The conference brought together researchers from different academic fields, concerned with questions of environment and society under present and historical conditions.
About forty researchers and research students equally from South Asian and European universities participated in the conference and 25 full research papers were presented papers within five panels: “Energy: renewable and sustainable?”, “Competing rights, codifying law”, “Community rights under neoliberal rule”, “Who needs conservation? Nature, people, survival”, and “Ideologies of environmental change: from imperial modernization to postcolonial social equality?”.
The keynote speakers were Dr. Amita Baviskar from the Institute of Economic Growth at Delhi University, India and Prof. Arun Agrawal, University of Michigan. At the conference, an inter-disciplinary network of researchers focusing on South Asian environmental issues began to emerge. More information about the Uppsala conference.
Earlier South Asia related research at the department
Except Gunnel Cederlöf there are presently no researchers at the department working on South Asia related projects. However during the 1980’s Erland Jansson worked at the department, doing research on Pakistan and Afghanistan.

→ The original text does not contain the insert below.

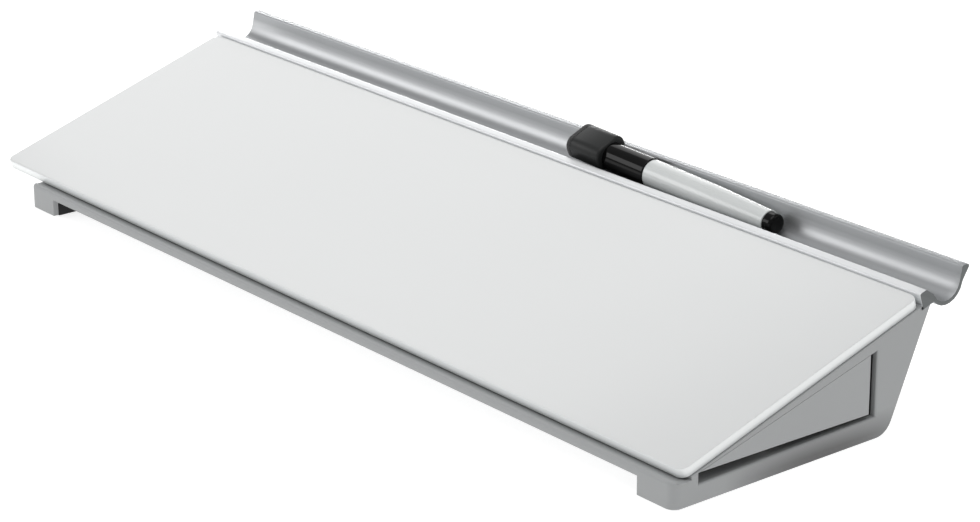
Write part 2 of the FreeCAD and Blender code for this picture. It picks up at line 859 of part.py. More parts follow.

He defended his doctoral dissertation on ”India, Pakistan or Pakhtunistan: The Nationalist Movement In the North-West Frontier Province, 1937-47” in 1981.
Together with Professor Bo Huldt – now at the Dept. of Security and Strategic Studies, Swedish National Defence College (Försvarshögskolan) but then the Director of the Swedish Institute of International Affairs – Erland Jansson in 1988 published a book called ”The Tragedy of Afghanistan”; and in 1993 he edited a volume on ”State, Nation and Nationalism in Asia”.
At about the same time Erland Jansson left the Dept. of History. He is now working as a Research Editor at Södertörn University College Library in Huddinge, south of Stockholm. Occasionally he still lectures at the Division for Iranian languages, Department of Linguistics and Philology, Uppsala University.